*Items from a dataset*:
§

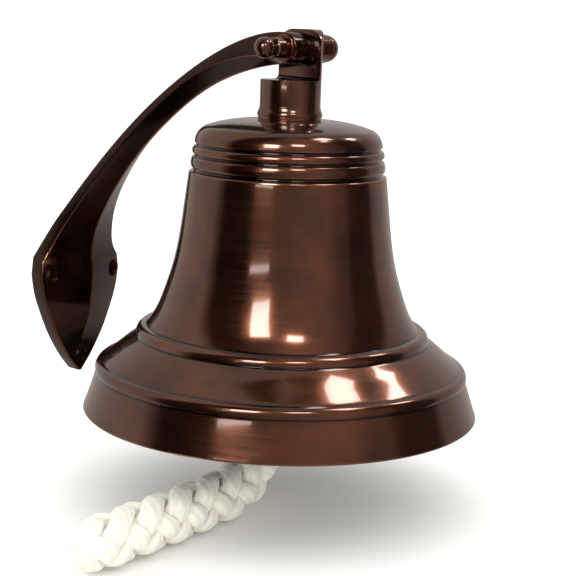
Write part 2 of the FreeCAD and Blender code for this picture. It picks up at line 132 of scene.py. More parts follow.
def evened(outline, count, softness, closed):
    """The outline again: corners softened by a short moving average, points crowded by bend."""
    p = np.asarray(outline, float)
    p = p[np.append(True, np.linalg.norm(np.diff(p, axis=0), axis=1) > 1e-7)]
    if closed and np.linalg.norm(p[0] - p[-1]) > 1e-7:
        p = np.vstack([p, p[:1]])
    along = np.concatenate([[0], np.cumsum(np.linalg.norm(np.diff(p, axis=0), axis=1))])
    step = softness / 4
    fine = np.linspace(0, along[-1], max(16, int(along[-1] / step)))
    q = np.stack([np.interp(fine, along, p[:, k]) for k in (0, 1)], 1)
    reach = 8
    weight = np.exp(-0.5 * (np.arange(-reach, reach + 1) / 3.0) ** 2)
    weight /= weight.sum()
    if closed:
        padded = np.vstack([q[-reach - 1:-1], q, q[1:reach + 1]])
    else:
        padded = np.vstack([2 * q[0] - q[reach:0:-1], q, 2 * q[-1] - q[-2:-reach - 2:-1]])
    soft = np.stack([np.convolve(padded[:, k], weight, "valid") for k in (0, 1)], 1)
    tangent = np.gradient(soft, fine, axis=0)
    heading = np.unwrap(np.arctan2(tangent[:, 1], tangent[:, 0]))
    bend = np.abs(np.gradient(heading, fine))
    density = 1 + bend * 0.5 * along[-1] / max(float(np.sum(bend) * step), 1e-9)
    spent = np.concatenate([[0], np.cumsum(0.5 * (density[1:] + density[:-1]) * np.diff(fine))])
    at = np.interp(np.linspace(0, spent[-1], count + closed), spent, fine)[:count]
    made = np.stack([np.interp(at, fine, soft[:, k]) for k in (0, 1)], 1)
    signed = np.interp(at, fine, np.gradient(heading, fine))
    return made, at, signed


# %% [markdown]
# ## From arrays to meshes
# A grid of points becomes a mesh in one call.  Each point also gets two numbers that the
# finishes read: how far along the outline it lies, for the lathe's lines, and how sharply the
# surface bends there, because convex edges are painted copper, partly rubbed wear and partly a
# painted highlight, and hollows are painted nearly black, partly the wash they keep and partly
# painted shade.

# %% Mesh helpers
def link(name, mesh, body):
    """Put a mesh into the scene as a piece that rides on a body."""
    piece = bpy.data.objects.new(name, mesh)
    bpy.context.scene.collection.objects.link(piece)
    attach(piece, body)
    return piece


def outward(mesh, smooth_below=40):
    """Point all faces outwards, and shade smooth except across sharp edges."""
    work = bmesh.new()
    work.from_mesh(mesh)
    bmesh.ops.remove_doubles(work, verts=work.verts, dist=1e-6)
    bmesh.ops.recalc_face_normals(work, faces=work.faces)
    work.to_mesh(mesh)
    work.free()
    mesh.polygons.foreach_set("use_smooth", np.ones(len(mesh.polygons), bool))
    mesh.set_sharp_from_angle(angle=math.radians(smooth_below))


def point_values(mesh, name, values):
    """Store one number for each point of a mesh."""
    mesh.attributes.new(name, "FLOAT", "POINT").data.foreach_set("value", values.astype(np.float32))


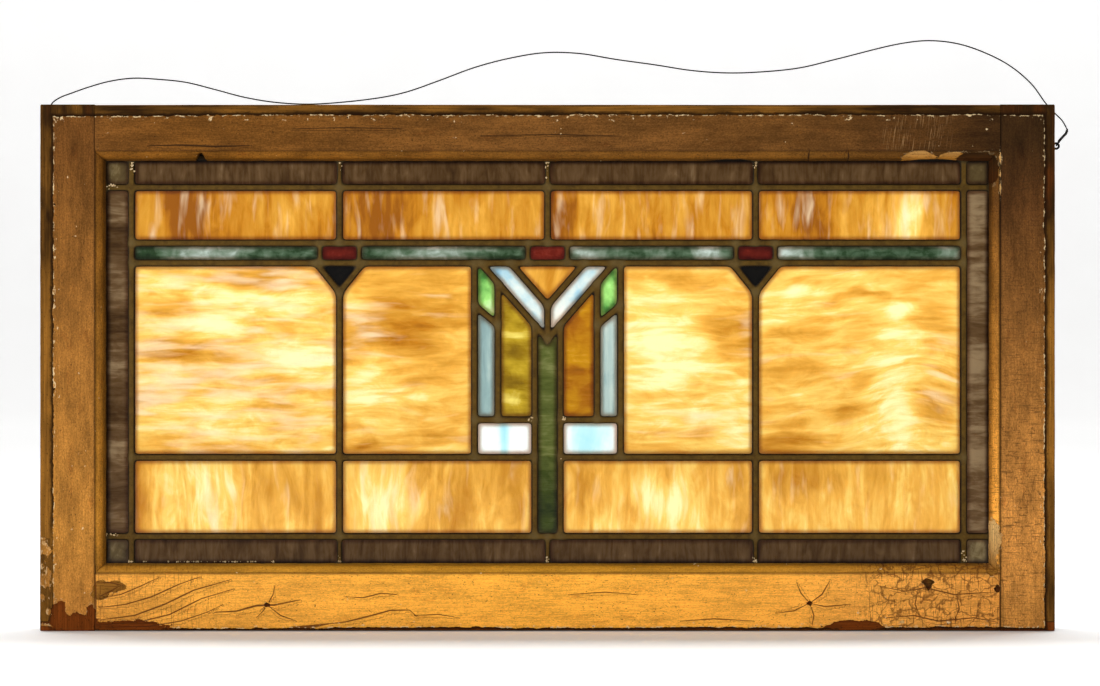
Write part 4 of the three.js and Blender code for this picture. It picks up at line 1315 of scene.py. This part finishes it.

§

*The task*:
Give back all the records exactly as they stand.

*Task answer*:
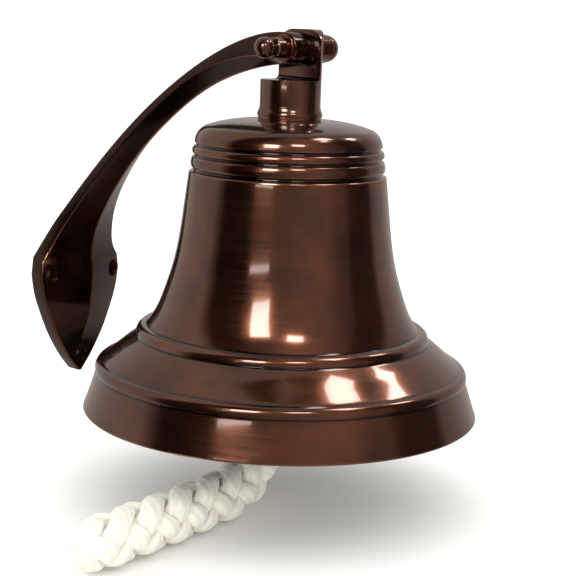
Write part 2 of the FreeCAD and Blender code for this picture. It picks up at line 132 of scene.py. More parts follow.
def evened(outline, count, softness, closed):
    """The outline again: corners softened by a short moving average, points crowded by bend."""
    p = np.asarray(outline, float)
    p = p[np.append(True, np.linalg.norm(np.diff(p, axis=0), axis=1) > 1e-7)]
    if closed and np.linalg.norm(p[0] - p[-1]) > 1e-7:
        p = np.vstack([p, p[:1]])
    along = np.concatenate([[0], np.cumsum(np.linalg.norm(np.diff(p, axis=0), axis=1))])
    step = softness / 4
    fine = np.linspace(0, along[-1], max(16, int(along[-1] / step)))
    q = np.stack([np.interp(fine, along, p[:, k]) for k in (0, 1)], 1)
    reach = 8
    weight = np.exp(-0.5 * (np.arange(-reach, reach + 1) / 3.0) ** 2)
    weight /= weight.sum()
    if closed:
        padded = np.vstack([q[-reach - 1:-1], q, q[1:reach + 1]])
    else:
        padded = np.vstack([2 * q[0] - q[reach:0:-1], q, 2 * q[-1] - q[-2:-reach - 2:-1]])
    soft = np.stack([np.convolve(padded[:, k], weight, "valid") for k in (0, 1)], 1)
    tangent = np.gradient(soft, fine, axis=0)
    heading = np.unwrap(np.arctan2(tangent[:, 1], tangent[:, 0]))
    bend = np.abs(np.gradient(heading, fine))
    density = 1 + bend * 0.5 * along[-1] / max(float(np.sum(bend) * step), 1e-9)
    spent = np.concatenate([[0], np.cumsum(0.5 * (density[1:] + density[:-1]) * np.diff(fine))])
    at = np.interp(np.linspace(0, spent[-1], count + closed), spent, fine)[:count]
    made = np.stack([np.interp(at, fine, soft[:, k]) for k in (0, 1)], 1)
    signed = np.interp(at, fine, np.gradient(heading, fine))
    return made, at, signed


# %% [markdown]
# ## From arrays to meshes
# A grid of points becomes a mesh in one call.  Each point also gets two numbers that the
# finishes read: how far along the outline it lies, for the lathe's lines, and how sharply the
# surface bends there, because convex edges are painted copper, partly rubbed wear and partly a
# painted highlight, and hollows are painted nearly black, partly the wash they keep and partly
# painted shade.

# %% Mesh helpers
def link(name, mesh, body):
    """Put a mesh into the scene as a piece that rides on a body."""
    piece = bpy.data.objects.new(name, mesh)
    bpy.context.scene.collection.objects.link(piece)
    attach(piece, body)
    return piece


def outward(mesh, smooth_below=40):
    """Point all faces outwards, and shade smooth except across sharp edges."""
    work = bmesh.new()
    work.from_mesh(mesh)
    bmesh.ops.remove_doubles(work, verts=work.verts, dist=1e-6)
    bmesh.ops.recalc_face_normals(work, faces=work.faces)
    work.to_mesh(mesh)
    work.free()
    mesh.polygons.foreach_set("use_smooth", np.ones(len(mesh.polygons), bool))
    mesh.set_sharp_from_angle(angle=math.radians(smooth_below))


def point_values(mesh, name, values):
    """Store one number for each point of a mesh."""
    mesh.attributes.new(name, "FLOAT", "POINT").data.foreach_set("value", values.astype(np.float32))


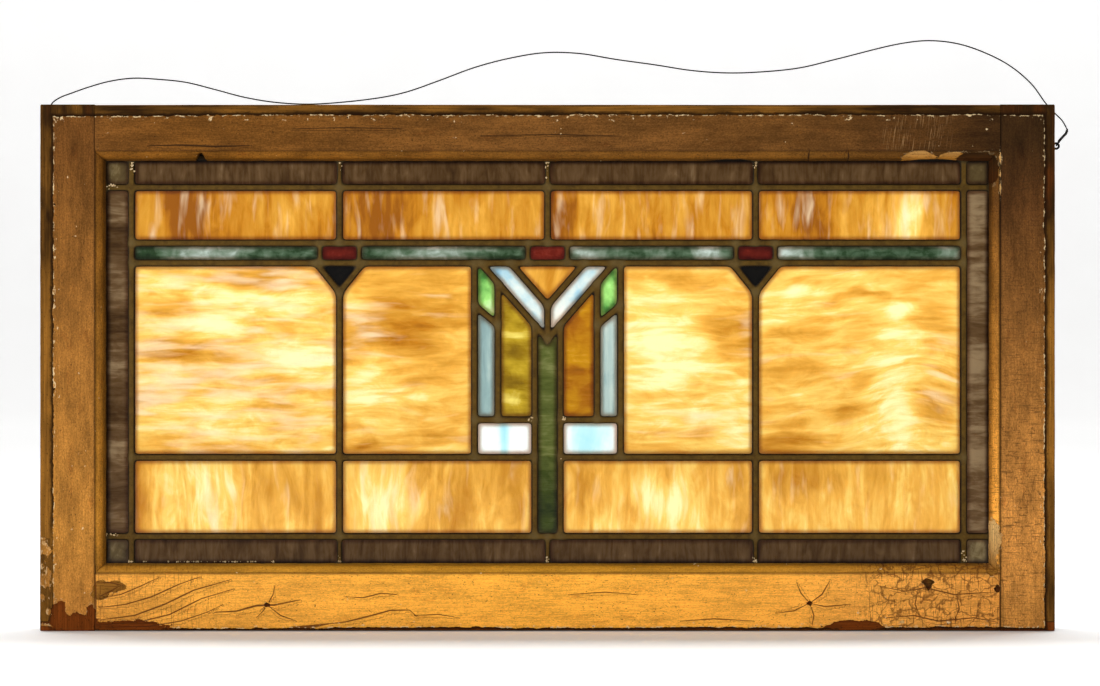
Write part 4 of the three.js and Blender code for this picture. It picks up at line 1315 of scene.py. This part finishes it.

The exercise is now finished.